Verwundern muß, daß aus dem Hause des erfolggewohnten Paderborner Computerherstellers keinerlei Kommentar zu der Auftragsvergabe des Kölner Generalvikariats an Siemens zu erhalten ist. Wer Nixdorf kennt weiß aber, daß er zuwarten kann und hierbei völlig darüber hinweggeht, daß nicht alle Vorstandsmitglieder Katholiken sind. Kenner vermuten, daß er versuchen wird, sein selbstentwickeltes Software-Paket PIS (Predigt-Informationssystem) an abseits der kirchlichen Zentralen tätige Pfarrer zu verkaufen, um die kirchliche Organisation von der Peripherie her aufzurollen. Man darf gespannt sein, ob und wann es ihm gelingt, mit seinen Rechnern die Alpen zu überschreiten.

- Da Nixdorf offensichtlich nicht freiwillig bereit ist, das umfangreiche Software-Paket PIS an Siemens zu verkaufen, gibt es zur Zeit erheblichen Ärger zwischen diesen Firmen. Siemens hat zwischenzeitlich aus schierer Verzweiflung das Bundesministerium für Forschung und Technologie brieflich um Schützenhilfe gebeten und darauf hingewiesen, daß PIS mit Bundesmitteln gefördert wurde und somit allen anderen Herstellern und Anwendern zugänglich gemacht werden muß.

- Dazu ein Sprecher aus dem Hause Nixdorf: "PIS ist weder in Cobol, PL1, Fortran oder dergleichen geschrieben. Wir haben dafür zwei kirchenspezifische Compiler "Vikarol" und "Prälatol 7" entwickelt, die völlig inkompatibel sind und nicht mit Bundesmitteln bezuschußt wurden. Die soll erst einmal einer knacken!" . . . Aus dem Hause Siemens verlautet, daß die heute vorhandene Hardware hinreiche, die von der katholischen Kirche gestellte Aufgabe zu erfüllen. Lediglich der für die Registrierung und Archivierung von Kirchenaustritten erforderliche Cogito-Ergo-Summer müsse als peripheres Gerät noch entwickelt werden. Auch die heute bereits vorhandene Systemsoftware decke die meisten Forderungen des Kunden ab. Allerdings erwarte man ziemliche Schwierigkeiten, weil das gängige Multitasking für Papstwahlen modifiziert werden müsse (Multipoping). Die Siemens Projektgruppe "Bibel/Koran" (offensichtlich will man ein universell einsetzbares Software-Paket erstellen) wertet zur Minimierung dieser Schwierigkeiten zur Zeit die Erfahrungen der AEG mit dem Bundestag-Computer aus.

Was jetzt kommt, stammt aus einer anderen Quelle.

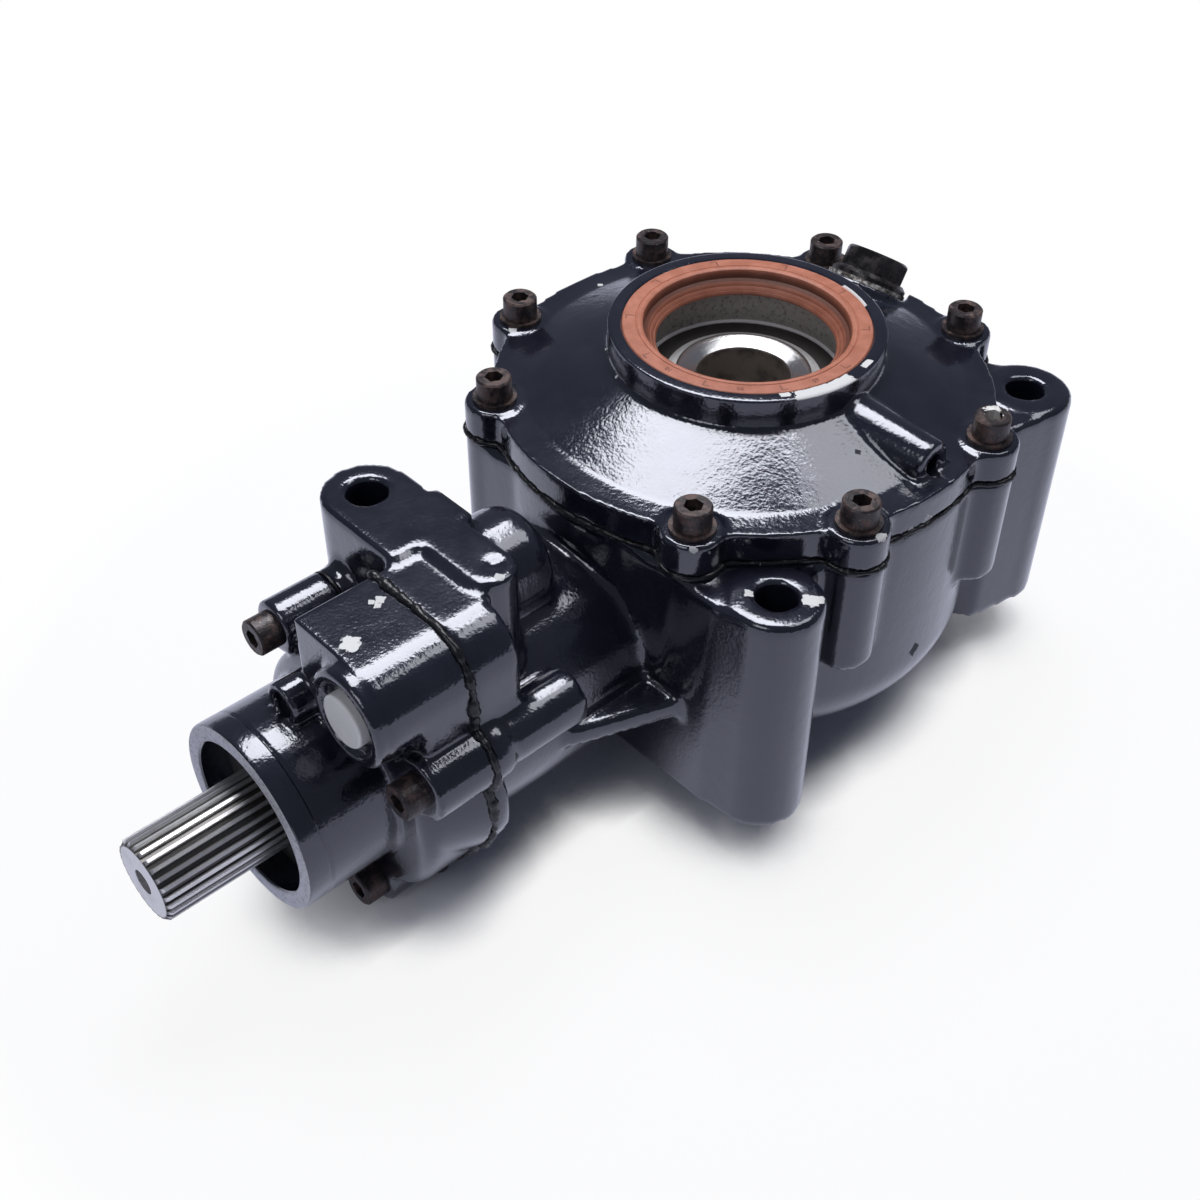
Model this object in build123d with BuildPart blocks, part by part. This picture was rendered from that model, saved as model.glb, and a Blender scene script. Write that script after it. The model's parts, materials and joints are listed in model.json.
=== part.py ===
from build123d import *
import os
from math import acos, atan2, cos, degrees, hypot, pi, radians, sin, sqrt, tan

# Rear differential of a utility vehicle: a ring gear and bevel pinion in a cast case.
# Frame: origin where the axle axis crosses the pinion axis, +Z along the axle axis
# towards the side cover, -Y towards the splined input shaft, +X towards the vehicle's top.
# Lengths are in millimetres. Places along the input shaft are distances from the axle axis.

os.makedirs("parts", exist_ok=True)

# Fits and clearances
press_gap = 0.02
running_gap = 0.05
bolt_gap = 0.05
side_roller_r = 3.55
line_roller_r = 4.35

# Axle seals and side bearings
seal_outer_r = 45.0
seal_lip_r = 32.5
seal_width = 10.0
side_bearing_inner_r = 25.0
side_bearing_width = 16.0
side_race_wall = 3.9
side_bearing_outer_r = side_bearing_inner_r + 2 * (side_race_wall + side_roller_r + running_gap)

# Heights along the axle axis
cover_top_z = 91.8
cover_joint_z = 56.8
gasket_thickness = 0.8
cover_flange_height = 11.5
cover_pad_rise = 1.0
upper_bearing_top_z = 69.3
lower_bearing_low_z = -34.0
case_floor_z = -40.0
lower_collar_z = -58.0
cavity_floor_z = -30.0

# Cover
cover_collar_r = 50.15
cover_collar_height = 10.9
cover_cone_r = 82.0
flange_r = 92.0
cavity_r = 79.0
cover_shell = 7.0
bearing_boss_wall = 6.5
seal_shoulder_r = 37.4

# Cover screws
cover_bolt_circle_r = 91.85
cover_bolt_angles = (33.0, 67.7, 112.7, 157.7, -33.0, -67.7, -112.7, -157.7)
cover_boss_r = 11.0
case_boss_low_z = 11.3
screw_r = 4.0
screw_head_r = 6.5
screw_head_height = 8.0
socket_across_flats = 6.0
socket_depth = 4.5
washer_r = 8.0
washer_thickness = 1.2
cover_screw_length = 42.0
nose_screw_length = 34.0

# Case
case_wall_r = 92.0
case_edge_round = 30.0
front_wall_y = -87.5
block_left_x = -50.0
block_top_z = 54.8
mount_bore_r = 7.1
mount_pad_rise = 1.0
top_mount_x, top_mount_y = 81.8, -69.4
top_mount_tube_r = 16.5
top_mount_pad_r = 15.0
rear_mount_x, rear_mount_y = 64.7, 88.4
rear_mount_tube_r = 17.75
rear_mount_pad_r = 15.5
low_mount_x, low_mount_y = -34.3, -145.5
low_mount_r = 15.75
arm_top_z = 71.8

# Gears
gear_module = 3.75
ring_teeth = 37
pinion_teeth = 11
gear_face = 22.0
ring_back_z = 33.0
ring_bore_r = 44.0
tooth_share = 0.45
side_module = 3.5
side_teeth = 16
spider_teeth = 10
side_face = 10.0
gear_shift = 0.35
side_shift = 0.3

# Differential case
ring_seat_step = 2.0
carrier_barrel_r = ring_bore_r - ring_seat_step
spider_room_r = 22.4
spider_room_half = 30.0
spider_seat_r = 15.6
carrier_well_r = 29.6
carrier_well_half = 28.0
carrier_flange_r = 65.0
carrier_flange_thickness = 6.5
carrier_cap_thickness = 5.5
carrier_bolt_circle_r = 56.0
carrier_bolt_count = 8
hub_bore_r = 17.6
hub_proud = 2.3
side_hub_r = 21.0
side_hub_length = 4.5
cross_pin_r = 6.5
carrier_bolt_r = 4.0
carrier_bolt_hex = 13.0
carrier_bolt_head = 5.3
carrier_cap_neck_r = 42.0
axle_r = 13.0
washer_gap = 1.2
thrust_washer_thickness = 1.0
spider_back = 34.5

# Input line, stacked outwards from the pinion's back
shaft_r = 15.0
shaft_bearing_width = 16.0
shaft_bore_narrow_r = 24.0
shaft_race_wall = 3.6
shaft_bearing_outer_r = shaft_r + 2 * (shaft_race_wall + line_roller_r + running_gap)
pinion_back = 72.5
pinion_shoulder_width = 6.5
pinion_spacer_length = 24.0
lock_nut_width = 8.0
nut_to_hub = 2.0
dog_hub_width = 11.0
dog_length = 4.0
dog_room = 1.0
clutch_length = 20.0
clutch_travel = 9.0
clutch_end_room = 2.0
clutch_r = 26.0
bearing_to_seal = 3.0
input_seal_width = 10.0
seal_to_spline = 2.0
spline_length = 47.3
spline_major_r = 14.63
spline_minor_r = 13.2
spline_teeth = 26
shaft_centre_r = 4.5
input_shoulder_r = 25.0
lock_nut_r = 22.0
pinion_shoulder_r = 21.0
spigot_r = 8.0
spigot_length = 16.0
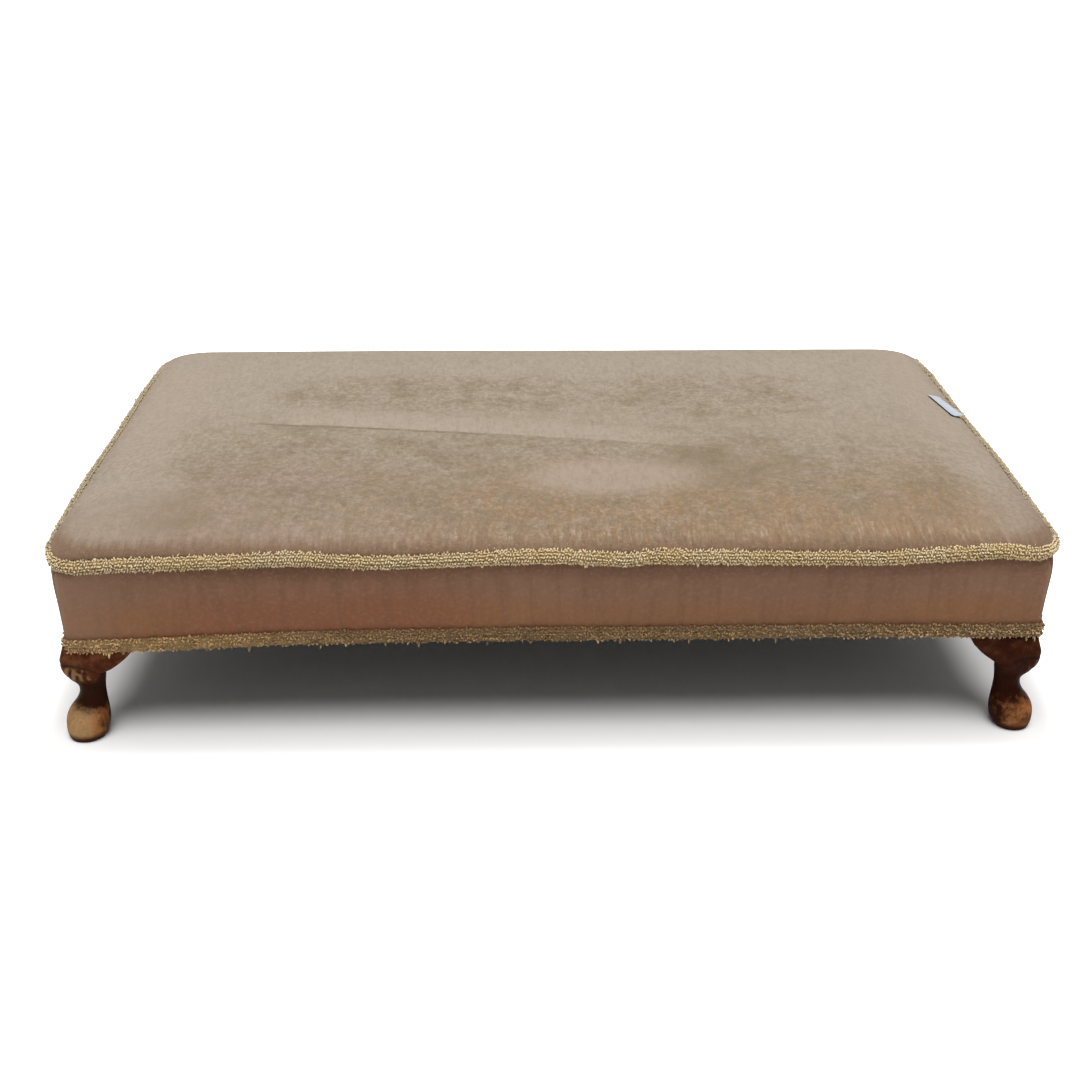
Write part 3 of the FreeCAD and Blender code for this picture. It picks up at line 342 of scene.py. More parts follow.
def loose(name, light, dark, strand, depth):
    """Tangled strands of that width."""
    paint = Paint(name, 0.95, Specular_IOR_Level=0.15)
    first = paint.noise(0.2 / strand, 5.0, 0.65, None, 2.0)
    second = paint.noise(0.33 / strand, 4.0, 0.6, paint.stretched(1, 0.3, 1, 0.8), 1.5)
    tangle = paint.times(first, second)
    paint.colour = paint.mix(paint.ramp(tangle, 0.12, 0.36), dark, light)
    return paint.finish((tangle, depth))


coir = loose("coir_fibre", (0.4, 0.27, 0.15), (0.12, 0.07, 0.04), 0.0006, 0.004)
hair = loose("curled_hair", (0.2, 0.16, 0.13), (0.03, 0.025, 0.02), 0.0004, 0.004)
calico = woven("calico", (0.8, 0.75, 0.65), (0.62, 0.56, 0.46), 0.0005, 0.0001)
cotton = loose("cotton_wadding", (0.87, 0.85, 0.8), (0.7, 0.67, 0.6), 0.001, 0.002)
dress(["edge_roll", "first_stuffing"], coir)
dress(["top_stuffing"], hair)
dress(["calico_cover"], calico)
dress(["wadding", "side_wadding"], cotton)

# Velvet top cover
# One piece of faded velvet drawn over the stuffing and pulled down to the seam all round. Its
# pile is worn and rubbed olive in the middle, and a long soft crease runs across it.
TOP_HALF_LENGTH = 0.4869
TOP_HALF_DEPTH = 0.2869
SEAM_HEIGHT = 0.199
VELVET_THICKNESS = 0.0015
# Height, run inwards from the seam and corner radius of the rings from the seam to the crown.
CROWN_ROWS = (
    (0.1990, 0.0000, 0.0360), (0.2043, -0.0045, 0.0380), (0.2091, -0.0041, 0.0398),
    (0.2127, -0.0001, 0.0422), (0.2161, 0.0076, 0.0455), (0.2194, 0.0193, 0.0505),
    (0.2225, 0.0373, 0.0560), (0.2248, 0.0661, 0.0600), (0.2262, 0.1075, 0.0640),
    (0.2270, 0.1669, 0.0680),
)
CROWN_STEPS = 3
CORE_STEPS_LONG = 98
CORE_STEPS_ACROSS = 46
# The edge of the cover follows the seam's stray up to this height over it.
STRAY_RISE = 0.016
# How far the ends are drawn in over the cord, as a share of the half length, and over what height.
END_DRAW_SHARE = 0.0092
END_DRAW_RISE = 0.006
END_DRAW_BLEND = 0.35
# The cloth is held up to one height over the seam, and swells fully from another.
CLOTH_FRAMES = 20
HELD_RISE = 0.010
SWELL_RISE = 0.012
SWELL_LIMIT = 0.0045
# Towards the ends the cloth is drawn so tight that most of the swell goes.
END_TIGHT_FROM = 0.42
END_TIGHT_RUN = 0.05
END_TIGHT_SHARE = 0.8
# Lumps in the stuffing: half their height, their size and their seed.
LUMPS = ((0.0008, 0.16, 3.1), (0.0003, 0.045, 7.7))
# The crease is a curve across the top, sharp at its left and softer to the right, with a low
# ridge behind it.
CREASE_CURVE = (-0.0586, -0.1867, -0.1342)
CREASE_DEPTH = 0.0022
CREASE_HALF_WIDTH = 0.007
CREASE_MIDDLE = -0.06
CREASE_HALF_RUN = 0.30
CREASE_FADE = 0.06
CREASE_SOFT_FROM = -0.14
CREASE_SOFT_RUN = 0.22
CREASE_SOFT_SHARE = 0.9
RIDGE_HEIGHT = 0.0012
RIDGE_BEHIND = 0.022
RIDGE_HALF_WIDTH = 0.016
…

- Die von Fachleuten geäußerte Befürchtung, daß bei der Online-Verbindung Generalvikariat Köln - Vatikan erhebliche Probleme auftauchen werden, wischt Siemens mit dem Hinweis beiseite, daß die Strecke über die bundeseigene Gesellschaft für Mathematik und Datenverarbeitung (GMD) geleitet werde.

- Nuntius Bafile und der Hauptgeschäftsführer der Nuntiatur, Prälat Prof. Dr. Schwertschläger, hätten sich bei einem Besuch in der GMD von dieser Möglichkeit überzeugen lassen.

- Für die erst in zehn Jahren geplante Weiterführung der Online-Verbindung über den Papst hinaus denke man an den Einsatz der markterprobten ICL-Bridgeware, die den erforderlichen Transzendentalspeicher in Monolithtechnik habe. Auch das kirchliche Bedenken daß eine übertriebene Benutzung dieser technischen Möglichkeit das zur Zeit gute Verhältnis der katholischen Kirche zu IHM beeinträchtigen könne, sei durch den geplanten Einsatz eines 12-Popecorn-Parallelrechners ausgeräumt worden.

... Da sowohl der Vatikan als auch Siemens zweifelsfrei Unternehmen mit europäischer Basis sind und es sich zudem um ein marktnahes Projekt mit hohem Auffälligkeitswert als Pilotinstallation handelt, können der Vatikan und Siemens nach den Vergaberichtlinien zum 2. Programm der Bundesregierung zur Förderung der Datenverarbeitung einen Antrag auf Bezuschussung beim Bundesministerium für Forschung und Technologie stellen.

Bundesminister Matthöfer zu diesem Problem: "Ich und mein Kollege Schmitt-Vockenhausen haben keine ideologischen Vorbehalte gegenüber diesem Projekt. Wir stellen nur zwei Bedingungen: 1. Der Antrag darf nicht in Latein abgefaßt werden und 2. die katholische Kirche darf die nach der Geschäftsordnung meines Hauses festgelegte sachliche Kompetenz des Referenten Dr. Marx nicht in Frage stellen."